Reproduce the following material exactly, including every line.

+++++

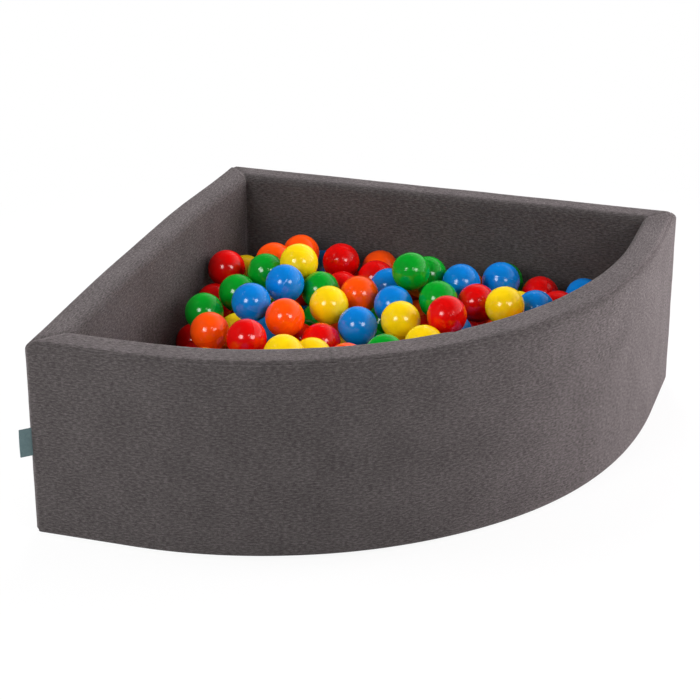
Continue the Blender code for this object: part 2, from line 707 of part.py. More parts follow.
def add_ball(name, colour_name, centre):
    """One blow-moulded ball at its centre."""
    shape = bmesh.new()
    bmesh.ops.create_icosphere(shape, subdivisions=BALL_DIVISION_STEPS, radius=BALL_RADIUS)
    mesh = bpy.data.meshes.new(name)
    shape.to_mesh(mesh)
    shape.free()
    add_object(name, mesh, plastic(colour_name), centre)


def main():
    for old in list(bpy.data.objects):
        bpy.data.objects.remove(old)
    walls = ring_walls()
    make_walls(walls)
    make_floor(walls)
    make_zip()
    make_label()
    make_balls(walls)


main()
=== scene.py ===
"""Looks of the corner ball pit: a sewn knit cover over foam, a zip, a side label and glossy plastic balls.

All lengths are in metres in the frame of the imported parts: the origin lies on the floor at the middle of the
square that the plan fits in, X runs to the right along the back wall, Y towards the back wall, and Z is up.
"""

from __future__ import annotations

import json
import logging
import math
import random
from dataclasses import dataclass, field
from enum import Enum

import bpy
import numpy as np
from mathutils import Matrix, Vector, noise


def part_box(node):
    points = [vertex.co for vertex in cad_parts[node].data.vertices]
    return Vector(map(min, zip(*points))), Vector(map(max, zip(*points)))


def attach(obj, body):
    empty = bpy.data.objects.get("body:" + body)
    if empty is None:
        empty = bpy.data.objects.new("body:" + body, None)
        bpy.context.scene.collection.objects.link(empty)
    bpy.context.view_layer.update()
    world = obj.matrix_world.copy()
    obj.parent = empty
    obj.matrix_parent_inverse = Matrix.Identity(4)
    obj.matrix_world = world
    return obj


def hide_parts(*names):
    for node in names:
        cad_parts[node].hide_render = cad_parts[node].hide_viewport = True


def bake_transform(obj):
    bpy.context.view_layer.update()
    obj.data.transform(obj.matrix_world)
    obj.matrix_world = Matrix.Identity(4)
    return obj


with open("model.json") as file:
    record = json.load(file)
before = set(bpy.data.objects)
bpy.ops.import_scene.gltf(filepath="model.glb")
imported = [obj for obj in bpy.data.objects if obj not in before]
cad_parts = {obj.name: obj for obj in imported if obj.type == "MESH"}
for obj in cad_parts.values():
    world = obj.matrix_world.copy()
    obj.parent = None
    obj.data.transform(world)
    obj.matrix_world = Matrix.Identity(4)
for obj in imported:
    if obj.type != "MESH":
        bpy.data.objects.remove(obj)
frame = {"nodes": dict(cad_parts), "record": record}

LOG = logging.getLogger("ball_pit")
Colour = tuple[float, float, float, float]
Shares = tuple[float, float, float]


class Side(Enum):
    """The three walls of the ring, in order round the pit."""

    LEFT = "left"
    ARC = "arc"
    BACK = "back"


class BallColour(Enum):
    """The five plastics, each with its base colour."""

    RED = (0.660, 0.0010, 0.0008, 1.0)
    ORANGE = (0.930, 0.076, 0.0010, 1.0)
    YELLOW = (0.870, 0.595, 0.0030, 1.0)
    GREEN = (0.0006, 0.295, 0.0160, 1.0)
    BLUE = (0.0010, 0.187, 0.600, 1.0)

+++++

* _SOLVED PROBLEM_
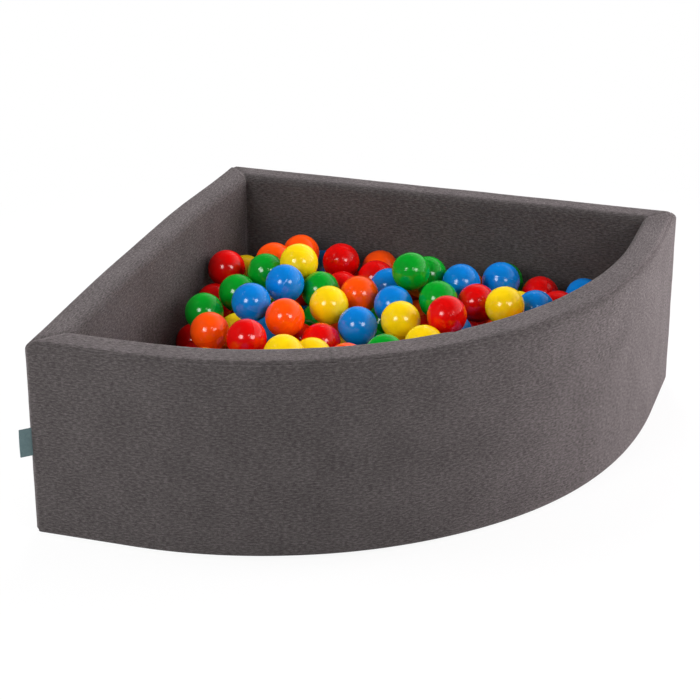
Continue the Blender code for this object: part 2, from line 707 of part.py. More parts follow.
def add_ball(name, colour_name, centre):
    """One blow-moulded ball at its centre."""
    shape = bmesh.new()
    bmesh.ops.create_icosphere(shape, subdivisions=BALL_DIVISION_STEPS, radius=BALL_RADIUS)
    mesh = bpy.data.meshes.new(name)
    shape.to_mesh(mesh)
    shape.free()
    add_object(name, mesh, plastic(colour_name), centre)


def main():
    for old in list(bpy.data.objects):
        bpy.data.objects.remove(old)
    walls = ring_walls()
    make_walls(walls)
    make_floor(walls)
    make_zip()
    make_label()
    make_balls(walls)


main()
=== scene.py ===
"""Looks of the corner ball pit: a sewn knit cover over foam, a zip, a side label and glossy plastic balls.

All lengths are in metres in the frame of the imported parts: the origin lies on the floor at the middle of the
square that the plan fits in, X runs to the right along the back wall, Y towards the back wall, and Z is up.
"""

from __future__ import annotations

import json
import logging
import math
import random
from dataclasses import dataclass, field
from enum import Enum

import bpy
import numpy as np
from mathutils import Matrix, Vector, noise


def part_box(node):
    points = [vertex.co for vertex in cad_parts[node].data.vertices]
    return Vector(map(min, zip(*points))), Vector(map(max, zip(*points)))


def attach(obj, body):
    empty = bpy.data.objects.get("body:" + body)
    if empty is None:
        empty = bpy.data.objects.new("body:" + body, None)
        bpy.context.scene.collection.objects.link(empty)
    bpy.context.view_layer.update()
    world = obj.matrix_world.copy()
    obj.parent = empty
    obj.matrix_parent_inverse = Matrix.Identity(4)
    obj.matrix_world = world
    return obj


def hide_parts(*names):
    for node in names:
        cad_parts[node].hide_render = cad_parts[node].hide_viewport = True


def bake_transform(obj):
    bpy.context.view_layer.update()
    obj.data.transform(obj.matrix_world)
    obj.matrix_world = Matrix.Identity(4)
    return obj


with open("model.json") as file:
    record = json.load(file)
before = set(bpy.data.objects)
bpy.ops.import_scene.gltf(filepath="model.glb")
imported = [obj for obj in bpy.data.objects if obj not in before]
cad_parts = {obj.name: obj for obj in imported if obj.type == "MESH"}
for obj in cad_parts.values():
    world = obj.matrix_world.copy()
    obj.parent = None
    obj.data.transform(world)
    obj.matrix_world = Matrix.Identity(4)
for obj in imported:
    if obj.type != "MESH":
        bpy.data.objects.remove(obj)
frame = {"nodes": dict(cad_parts), "record": record}

LOG = logging.getLogger("ball_pit")
Colour = tuple[float, float, float, float]
Shares = tuple[float, float, float]


class Side(Enum):
    """The three walls of the ring, in order round the pit."""

    LEFT = "left"
    ARC = "arc"
    BACK = "back"


class BallColour(Enum):
    """The five plastics, each with its base colour."""

    RED = (0.660, 0.0010, 0.0008, 1.0)
    ORANGE = (0.930, 0.076, 0.0010, 1.0)
    YELLOW = (0.870, 0.595, 0.0030, 1.0)
    GREEN = (0.0006, 0.295, 0.0160, 1.0)
    BLUE = (0.0010, 0.187, 0.600, 1.0)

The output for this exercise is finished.